» DATA SHOWN
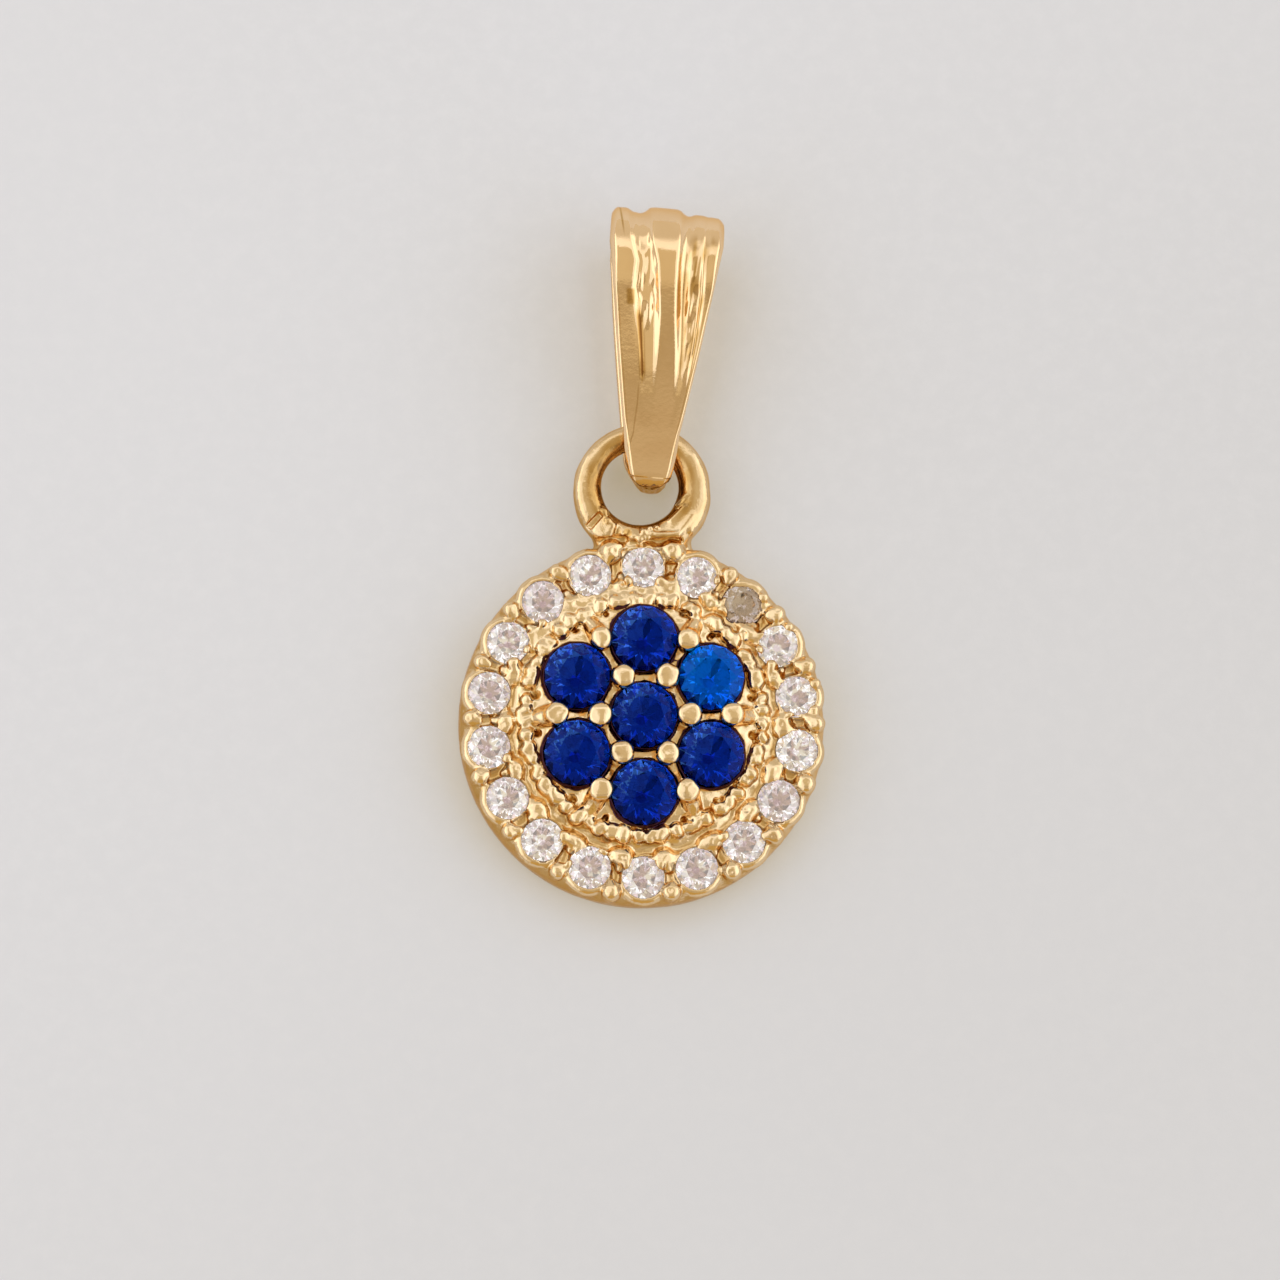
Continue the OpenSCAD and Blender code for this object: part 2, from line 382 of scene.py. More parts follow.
def add_band(field):
    """The smooth band on the upper left, between the clear stones and the ring of grains."""
    for a in range(*BAND, BAND_STEP):
        start, end = polar(BAND_R, a, FACE_Z), polar(BAND_R, a + BAND_STEP, FACE_Z)
        field.add(capsule(start, end, BAND_SIZE, BAND_SIZE), 0.1)


def add_grains(field):
    field.add(revolved(RIDGE_OUTLINE, (0, CLUSTER_SHIFT)), 0.08)
    for k in range(GRAINS):
        a = (k + 0.5 + jitter(0.2)) * 360 / GRAINS
        size = 0.22 + jitter(0.04)
        height = GRAIN_Z + jitter(0.04)
        low = polar(GRAIN_R - 0.05 + jitter(0.03), a, height, CLUSTER_SHIFT)
        high = polar(GRAIN_R + 0.05 + jitter(0.04), a + jitter(1.5), height, CLUSTER_SHIFT)
        field.add(capsule(low, high, size, size * (0.9 + jitter(0.1))), 0.08)


POCKET_R = 3.36
POCKET_ASIDE = 9.5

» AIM
Write out the material exactly as given.

» WRITTEN SOLUTION
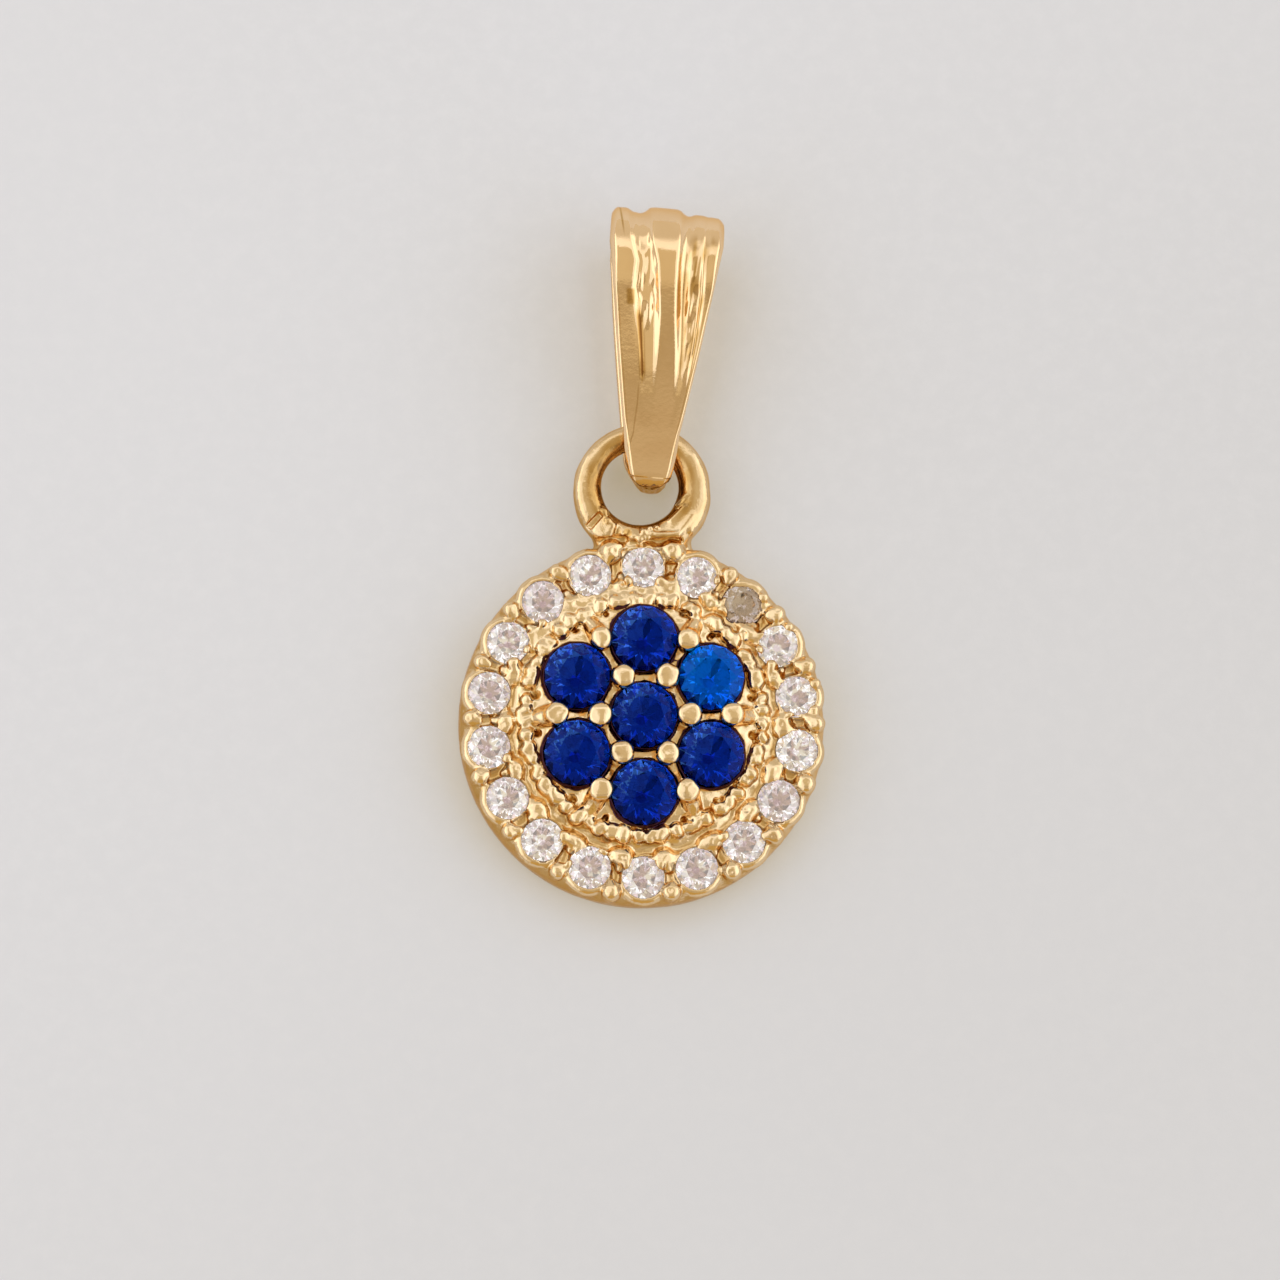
Continue the OpenSCAD and Blender code for this object: part 2, from line 382 of scene.py. More parts follow.
def add_band(field):
    """The smooth band on the upper left, between the clear stones and the ring of grains."""
    for a in range(*BAND, BAND_STEP):
        start, end = polar(BAND_R, a, FACE_Z), polar(BAND_R, a + BAND_STEP, FACE_Z)
        field.add(capsule(start, end, BAND_SIZE, BAND_SIZE), 0.1)


def add_grains(field):
    field.add(revolved(RIDGE_OUTLINE, (0, CLUSTER_SHIFT)), 0.08)
    for k in range(GRAINS):
        a = (k + 0.5 + jitter(0.2)) * 360 / GRAINS
        size = 0.22 + jitter(0.04)
        height = GRAIN_Z + jitter(0.04)
        low = polar(GRAIN_R - 0.05 + jitter(0.03), a, height, CLUSTER_SHIFT)
        high = polar(GRAIN_R + 0.05 + jitter(0.04), a + jitter(1.5), height, CLUSTER_SHIFT)
        field.add(capsule(low, high, size, size * (0.9 + jitter(0.1))), 0.08)


POCKET_R = 3.36
POCKET_ASIDE = 9.5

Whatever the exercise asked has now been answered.